--- Start Supplied data ---
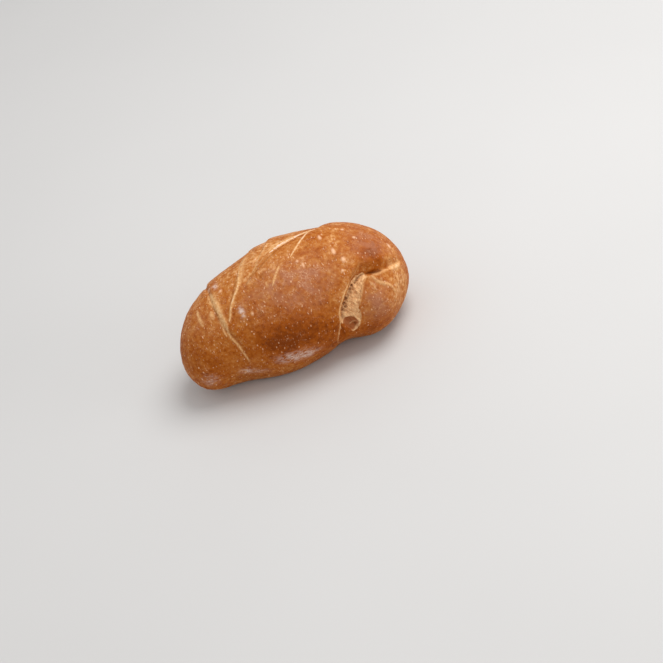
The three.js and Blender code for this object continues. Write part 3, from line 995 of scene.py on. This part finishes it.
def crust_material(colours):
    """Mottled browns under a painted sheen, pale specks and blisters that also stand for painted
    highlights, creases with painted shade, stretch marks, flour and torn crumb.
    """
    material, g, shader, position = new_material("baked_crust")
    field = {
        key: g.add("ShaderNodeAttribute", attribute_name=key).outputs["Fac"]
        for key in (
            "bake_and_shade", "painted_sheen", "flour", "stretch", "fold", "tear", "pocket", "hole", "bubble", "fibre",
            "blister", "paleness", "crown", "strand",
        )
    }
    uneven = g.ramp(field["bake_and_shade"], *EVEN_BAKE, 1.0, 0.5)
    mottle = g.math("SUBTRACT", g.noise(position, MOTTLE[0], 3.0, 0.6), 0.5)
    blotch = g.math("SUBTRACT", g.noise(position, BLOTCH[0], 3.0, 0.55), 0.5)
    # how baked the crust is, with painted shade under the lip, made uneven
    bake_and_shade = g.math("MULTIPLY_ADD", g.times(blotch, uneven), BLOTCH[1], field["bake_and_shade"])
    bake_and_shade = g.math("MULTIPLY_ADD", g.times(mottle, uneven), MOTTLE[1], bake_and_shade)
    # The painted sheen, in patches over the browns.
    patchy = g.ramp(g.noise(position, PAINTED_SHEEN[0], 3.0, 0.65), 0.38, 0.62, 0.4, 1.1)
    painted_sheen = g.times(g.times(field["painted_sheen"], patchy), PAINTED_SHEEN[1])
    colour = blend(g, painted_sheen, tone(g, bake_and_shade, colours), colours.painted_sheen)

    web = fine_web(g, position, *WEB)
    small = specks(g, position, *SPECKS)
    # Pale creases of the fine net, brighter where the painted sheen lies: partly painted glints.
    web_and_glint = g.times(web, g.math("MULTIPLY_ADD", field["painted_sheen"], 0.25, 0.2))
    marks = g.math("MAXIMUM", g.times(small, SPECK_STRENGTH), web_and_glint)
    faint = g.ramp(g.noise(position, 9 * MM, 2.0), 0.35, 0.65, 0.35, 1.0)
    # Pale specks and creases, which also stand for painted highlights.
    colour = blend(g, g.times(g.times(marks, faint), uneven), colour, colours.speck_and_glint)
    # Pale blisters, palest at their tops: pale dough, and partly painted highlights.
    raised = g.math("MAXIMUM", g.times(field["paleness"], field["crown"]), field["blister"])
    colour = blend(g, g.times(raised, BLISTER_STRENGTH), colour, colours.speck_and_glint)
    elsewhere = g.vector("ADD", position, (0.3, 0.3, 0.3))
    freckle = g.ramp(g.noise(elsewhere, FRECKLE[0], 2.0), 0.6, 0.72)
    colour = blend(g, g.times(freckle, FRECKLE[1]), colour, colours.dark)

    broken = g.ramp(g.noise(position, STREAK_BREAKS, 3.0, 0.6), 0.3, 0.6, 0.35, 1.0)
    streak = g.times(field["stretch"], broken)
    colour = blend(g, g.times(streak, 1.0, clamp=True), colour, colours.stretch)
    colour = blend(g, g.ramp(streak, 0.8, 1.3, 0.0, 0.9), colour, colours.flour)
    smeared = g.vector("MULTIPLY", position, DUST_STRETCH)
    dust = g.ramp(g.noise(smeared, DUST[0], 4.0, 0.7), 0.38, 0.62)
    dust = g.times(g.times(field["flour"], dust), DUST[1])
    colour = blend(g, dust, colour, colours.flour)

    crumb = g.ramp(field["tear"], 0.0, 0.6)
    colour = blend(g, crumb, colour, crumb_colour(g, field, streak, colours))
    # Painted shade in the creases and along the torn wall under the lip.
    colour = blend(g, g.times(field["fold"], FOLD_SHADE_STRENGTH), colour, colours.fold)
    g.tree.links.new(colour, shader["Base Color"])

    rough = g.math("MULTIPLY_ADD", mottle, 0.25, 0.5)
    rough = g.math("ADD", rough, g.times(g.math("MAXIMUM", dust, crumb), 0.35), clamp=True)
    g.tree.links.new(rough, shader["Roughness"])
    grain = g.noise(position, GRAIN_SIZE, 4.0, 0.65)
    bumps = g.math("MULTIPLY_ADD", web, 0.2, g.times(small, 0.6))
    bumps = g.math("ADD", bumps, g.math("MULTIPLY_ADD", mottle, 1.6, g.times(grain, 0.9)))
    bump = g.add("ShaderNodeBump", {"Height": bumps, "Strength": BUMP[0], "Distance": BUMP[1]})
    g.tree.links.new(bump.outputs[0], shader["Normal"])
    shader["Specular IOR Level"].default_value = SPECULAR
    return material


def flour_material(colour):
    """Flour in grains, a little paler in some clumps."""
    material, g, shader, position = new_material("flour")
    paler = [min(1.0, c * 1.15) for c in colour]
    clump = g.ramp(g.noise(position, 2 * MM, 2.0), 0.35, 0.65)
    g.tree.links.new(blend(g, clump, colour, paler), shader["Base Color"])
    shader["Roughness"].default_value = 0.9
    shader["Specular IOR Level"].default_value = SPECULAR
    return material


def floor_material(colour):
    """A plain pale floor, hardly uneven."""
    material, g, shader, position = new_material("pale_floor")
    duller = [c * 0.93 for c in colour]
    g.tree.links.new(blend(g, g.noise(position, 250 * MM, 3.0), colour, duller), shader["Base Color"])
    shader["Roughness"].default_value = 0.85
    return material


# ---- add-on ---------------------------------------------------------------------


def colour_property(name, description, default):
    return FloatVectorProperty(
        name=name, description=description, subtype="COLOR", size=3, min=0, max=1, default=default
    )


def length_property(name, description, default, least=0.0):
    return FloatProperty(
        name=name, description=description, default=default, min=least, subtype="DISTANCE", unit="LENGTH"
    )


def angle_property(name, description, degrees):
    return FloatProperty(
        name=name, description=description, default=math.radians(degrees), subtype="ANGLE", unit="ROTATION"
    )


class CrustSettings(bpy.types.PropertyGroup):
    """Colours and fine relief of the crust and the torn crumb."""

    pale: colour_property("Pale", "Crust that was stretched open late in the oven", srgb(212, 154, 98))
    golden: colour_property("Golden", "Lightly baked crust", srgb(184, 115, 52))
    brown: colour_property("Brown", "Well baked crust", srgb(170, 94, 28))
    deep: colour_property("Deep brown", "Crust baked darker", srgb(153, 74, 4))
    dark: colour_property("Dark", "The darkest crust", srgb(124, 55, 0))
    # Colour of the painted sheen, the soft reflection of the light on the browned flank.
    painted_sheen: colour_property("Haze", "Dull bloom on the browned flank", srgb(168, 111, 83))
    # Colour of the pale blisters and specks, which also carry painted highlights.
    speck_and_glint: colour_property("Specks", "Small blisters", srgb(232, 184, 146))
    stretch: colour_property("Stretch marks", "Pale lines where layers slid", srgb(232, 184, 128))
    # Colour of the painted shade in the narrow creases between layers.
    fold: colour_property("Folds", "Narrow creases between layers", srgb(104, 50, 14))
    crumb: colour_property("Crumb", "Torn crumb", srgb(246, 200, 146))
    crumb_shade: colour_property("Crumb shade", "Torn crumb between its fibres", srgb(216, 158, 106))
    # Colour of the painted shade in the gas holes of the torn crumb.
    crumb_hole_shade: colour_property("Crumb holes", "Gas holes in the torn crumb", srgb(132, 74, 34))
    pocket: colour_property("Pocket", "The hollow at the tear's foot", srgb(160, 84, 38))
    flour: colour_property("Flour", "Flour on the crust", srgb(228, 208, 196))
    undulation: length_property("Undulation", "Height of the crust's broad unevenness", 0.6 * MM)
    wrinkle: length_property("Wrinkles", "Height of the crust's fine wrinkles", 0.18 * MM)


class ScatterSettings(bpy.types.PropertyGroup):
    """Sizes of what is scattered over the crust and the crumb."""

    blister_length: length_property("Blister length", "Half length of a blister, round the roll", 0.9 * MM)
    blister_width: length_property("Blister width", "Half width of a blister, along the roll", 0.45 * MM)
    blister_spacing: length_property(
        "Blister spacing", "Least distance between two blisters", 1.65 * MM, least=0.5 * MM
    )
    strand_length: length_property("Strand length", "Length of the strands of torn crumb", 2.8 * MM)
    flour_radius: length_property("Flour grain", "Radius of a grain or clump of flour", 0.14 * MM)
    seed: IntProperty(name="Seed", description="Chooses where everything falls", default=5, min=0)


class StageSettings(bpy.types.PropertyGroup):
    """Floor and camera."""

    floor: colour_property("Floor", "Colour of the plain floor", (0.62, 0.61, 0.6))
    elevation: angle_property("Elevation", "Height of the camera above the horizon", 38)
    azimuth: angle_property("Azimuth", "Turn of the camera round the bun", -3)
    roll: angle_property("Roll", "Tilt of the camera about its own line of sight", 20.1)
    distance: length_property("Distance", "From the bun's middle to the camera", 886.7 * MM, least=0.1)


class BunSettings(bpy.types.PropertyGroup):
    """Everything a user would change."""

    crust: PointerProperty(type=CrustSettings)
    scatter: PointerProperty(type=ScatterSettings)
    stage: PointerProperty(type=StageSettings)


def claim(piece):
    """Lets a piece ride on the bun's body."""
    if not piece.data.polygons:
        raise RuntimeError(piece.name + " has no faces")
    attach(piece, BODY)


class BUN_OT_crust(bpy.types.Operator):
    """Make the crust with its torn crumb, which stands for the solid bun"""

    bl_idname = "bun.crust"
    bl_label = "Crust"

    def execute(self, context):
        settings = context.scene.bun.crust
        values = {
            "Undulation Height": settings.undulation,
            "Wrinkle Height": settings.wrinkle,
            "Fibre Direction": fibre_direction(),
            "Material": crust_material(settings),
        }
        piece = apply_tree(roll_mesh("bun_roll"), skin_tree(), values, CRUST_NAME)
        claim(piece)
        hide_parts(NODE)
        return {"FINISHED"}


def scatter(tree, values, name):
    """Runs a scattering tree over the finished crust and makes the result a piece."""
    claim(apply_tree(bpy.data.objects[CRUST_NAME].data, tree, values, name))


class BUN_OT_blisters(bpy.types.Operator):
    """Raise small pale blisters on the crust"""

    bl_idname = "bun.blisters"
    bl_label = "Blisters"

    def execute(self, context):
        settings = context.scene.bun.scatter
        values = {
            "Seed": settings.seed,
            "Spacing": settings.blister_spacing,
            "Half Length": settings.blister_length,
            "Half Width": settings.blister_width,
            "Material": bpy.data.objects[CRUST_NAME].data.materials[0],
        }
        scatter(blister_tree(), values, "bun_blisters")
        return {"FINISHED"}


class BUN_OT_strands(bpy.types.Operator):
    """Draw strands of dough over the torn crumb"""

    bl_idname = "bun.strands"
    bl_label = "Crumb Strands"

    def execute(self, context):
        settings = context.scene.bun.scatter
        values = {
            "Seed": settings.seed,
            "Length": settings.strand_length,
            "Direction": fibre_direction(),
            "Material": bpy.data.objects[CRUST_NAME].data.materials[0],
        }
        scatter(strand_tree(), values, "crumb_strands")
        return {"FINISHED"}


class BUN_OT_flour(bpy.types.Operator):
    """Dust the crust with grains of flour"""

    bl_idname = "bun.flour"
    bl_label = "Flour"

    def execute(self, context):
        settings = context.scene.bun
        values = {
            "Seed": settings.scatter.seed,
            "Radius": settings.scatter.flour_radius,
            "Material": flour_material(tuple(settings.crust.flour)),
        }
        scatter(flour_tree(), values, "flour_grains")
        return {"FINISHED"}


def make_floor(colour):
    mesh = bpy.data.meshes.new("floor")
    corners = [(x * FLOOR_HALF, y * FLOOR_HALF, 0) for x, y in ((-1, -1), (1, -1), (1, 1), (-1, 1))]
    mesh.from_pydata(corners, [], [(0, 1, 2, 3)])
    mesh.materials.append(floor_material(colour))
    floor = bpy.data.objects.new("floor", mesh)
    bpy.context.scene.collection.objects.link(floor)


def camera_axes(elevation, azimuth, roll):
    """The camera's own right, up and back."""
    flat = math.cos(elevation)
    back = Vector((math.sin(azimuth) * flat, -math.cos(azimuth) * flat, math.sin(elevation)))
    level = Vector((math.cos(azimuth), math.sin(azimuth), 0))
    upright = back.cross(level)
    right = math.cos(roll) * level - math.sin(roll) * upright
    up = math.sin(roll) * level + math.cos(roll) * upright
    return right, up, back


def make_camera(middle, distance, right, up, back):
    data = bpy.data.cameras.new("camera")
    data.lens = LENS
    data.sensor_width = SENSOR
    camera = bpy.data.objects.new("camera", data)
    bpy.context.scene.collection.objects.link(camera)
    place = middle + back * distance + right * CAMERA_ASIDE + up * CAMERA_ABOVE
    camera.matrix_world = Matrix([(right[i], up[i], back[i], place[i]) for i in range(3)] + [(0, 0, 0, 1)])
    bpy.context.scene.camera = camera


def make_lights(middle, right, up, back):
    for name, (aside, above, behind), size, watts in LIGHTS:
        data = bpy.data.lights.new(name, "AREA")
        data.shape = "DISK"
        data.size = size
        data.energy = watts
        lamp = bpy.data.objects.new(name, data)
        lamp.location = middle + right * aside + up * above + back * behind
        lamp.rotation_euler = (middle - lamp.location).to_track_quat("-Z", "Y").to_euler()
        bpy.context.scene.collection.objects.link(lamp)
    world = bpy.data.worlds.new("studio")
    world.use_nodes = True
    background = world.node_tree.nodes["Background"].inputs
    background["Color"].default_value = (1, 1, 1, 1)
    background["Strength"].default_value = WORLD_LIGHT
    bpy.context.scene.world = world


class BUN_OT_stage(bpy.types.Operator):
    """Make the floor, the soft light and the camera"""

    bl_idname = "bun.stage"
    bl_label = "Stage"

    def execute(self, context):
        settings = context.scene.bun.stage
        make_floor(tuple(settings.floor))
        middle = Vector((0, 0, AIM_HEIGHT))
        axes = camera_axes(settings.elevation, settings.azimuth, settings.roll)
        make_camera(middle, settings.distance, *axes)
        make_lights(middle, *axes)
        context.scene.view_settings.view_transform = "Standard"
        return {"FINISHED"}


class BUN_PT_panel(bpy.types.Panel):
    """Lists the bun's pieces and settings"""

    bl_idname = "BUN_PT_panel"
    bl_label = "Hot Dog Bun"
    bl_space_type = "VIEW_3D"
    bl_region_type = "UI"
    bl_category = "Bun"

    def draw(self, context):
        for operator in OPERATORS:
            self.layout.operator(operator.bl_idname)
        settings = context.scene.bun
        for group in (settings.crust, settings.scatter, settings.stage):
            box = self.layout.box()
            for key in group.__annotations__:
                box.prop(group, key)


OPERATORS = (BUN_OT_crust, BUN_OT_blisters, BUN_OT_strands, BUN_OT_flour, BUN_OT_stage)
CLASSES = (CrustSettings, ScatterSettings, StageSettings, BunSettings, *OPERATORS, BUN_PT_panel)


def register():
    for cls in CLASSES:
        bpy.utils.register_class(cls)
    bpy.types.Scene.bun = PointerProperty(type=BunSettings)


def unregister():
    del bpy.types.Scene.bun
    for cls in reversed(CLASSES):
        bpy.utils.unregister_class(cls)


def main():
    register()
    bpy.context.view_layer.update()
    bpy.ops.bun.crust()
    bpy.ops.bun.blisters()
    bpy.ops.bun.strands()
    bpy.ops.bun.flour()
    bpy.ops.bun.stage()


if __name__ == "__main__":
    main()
--- End Supplied data ---
--- Start Supplied data ---
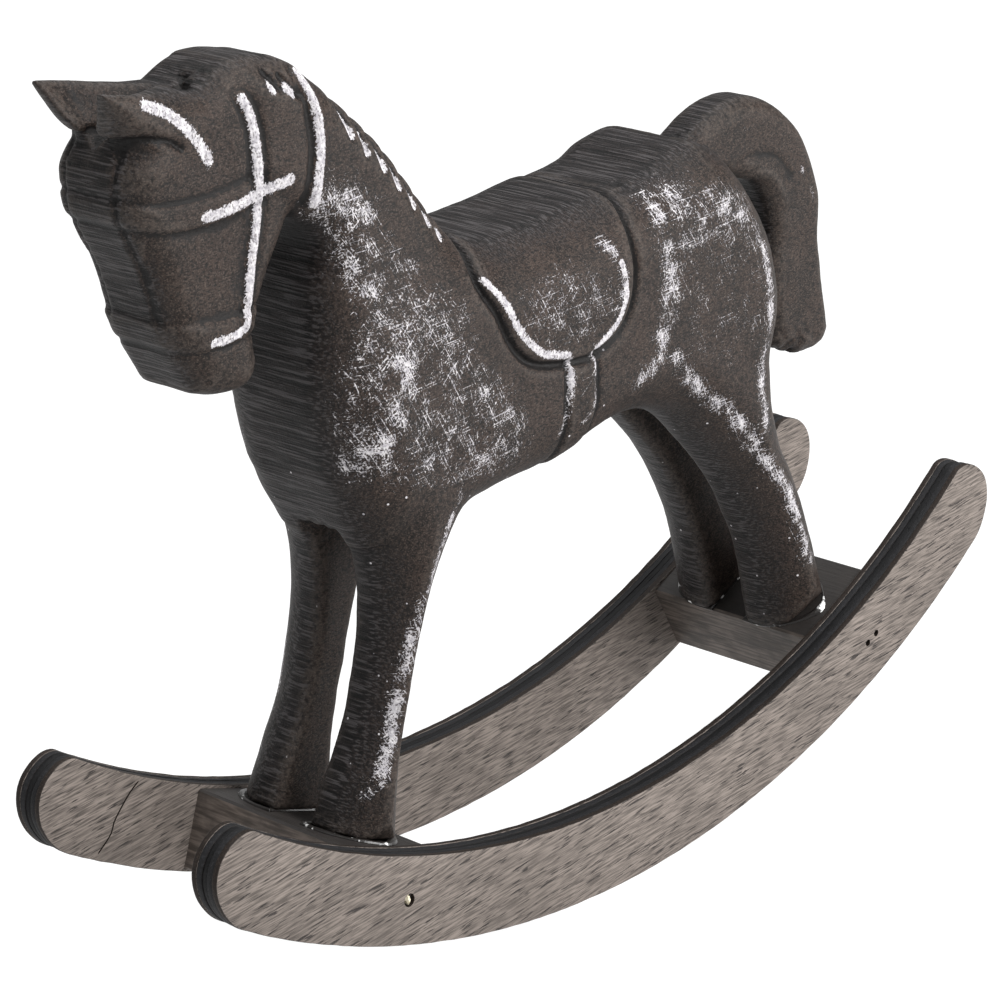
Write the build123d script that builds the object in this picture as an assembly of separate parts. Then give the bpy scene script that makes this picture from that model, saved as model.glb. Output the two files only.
--- End Supplied data ---
_Problem details:_ Report each line of the material above where the word "makes" appears.

_Task response:_
    """Runs a scattering tree over the finished crust and makes the result a piece."""
Write the build123d script that builds the object in this picture as an assembly of separate parts. Then give the bpy scene script that makes this picture from that model, saved as model.glb. Output the two files only.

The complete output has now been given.